The ink and watercolour illustrations fulfil this early promise making the book a pleasure to peruse. They are full of detail and variety; the birds and animals have endearing, expressive faces. The tale takes the snowflakes around the world, and this means that the illustrations move from mountain to forest, from domed palace to coastal castle battlements and each one is stunning. In the classroom, the pictures could easily be used to prompt creative writing. They would also naturally stimulate interesting discussion about where children would choose to be, if they were the tiny snowflake. Moreover, the vivid opening seems an invitation to drama. As the snowflakes gather, whisper together, stretch, ‘poised like dancers, ready to fly’, children could show this through movement and freeze-frame. This will enhance the sense of expectation and rich possibility that the snowflakes’ future holds.
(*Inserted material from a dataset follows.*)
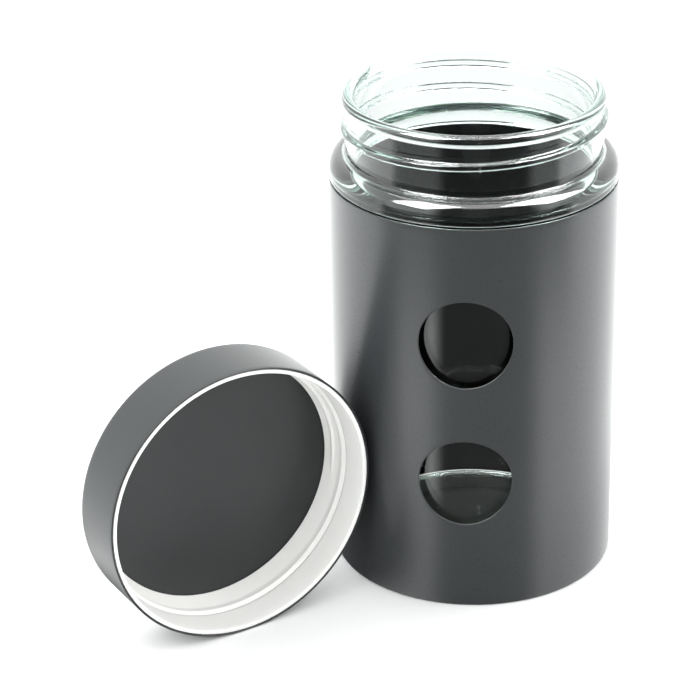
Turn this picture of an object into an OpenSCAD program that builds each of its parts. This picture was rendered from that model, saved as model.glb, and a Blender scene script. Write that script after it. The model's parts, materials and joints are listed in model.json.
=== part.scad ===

Once the journey begins, each snowflake chooses boldly and confidently, while the smallest snowflake quietly schemes and dreams. She finally finds her peaceful home, nestled in a cottage window box, joyful at the love she finds there. Again, the illustrations are charming and the snowflake seems to have made an excellent choice. However, I found the ending the weakest part of the book, as the final, inevitable melting of the snowflake is not due to the spring sunshine; instead, she melts with joy at the sight of a tall, handsome snowdrop. This conclusion may prove confusing to children. Even those who see it as metaphorical may feel a little disappointed; it does not quite feel a worthy end for this resilient snowflake.

With that small (and possibly over-literal) caveat, this is a lovely story to take children from winter to spring. It will inspire creative artwork, discussion, drama and story-writing. It is an ideal seasonal book for your KS1 bookshelf.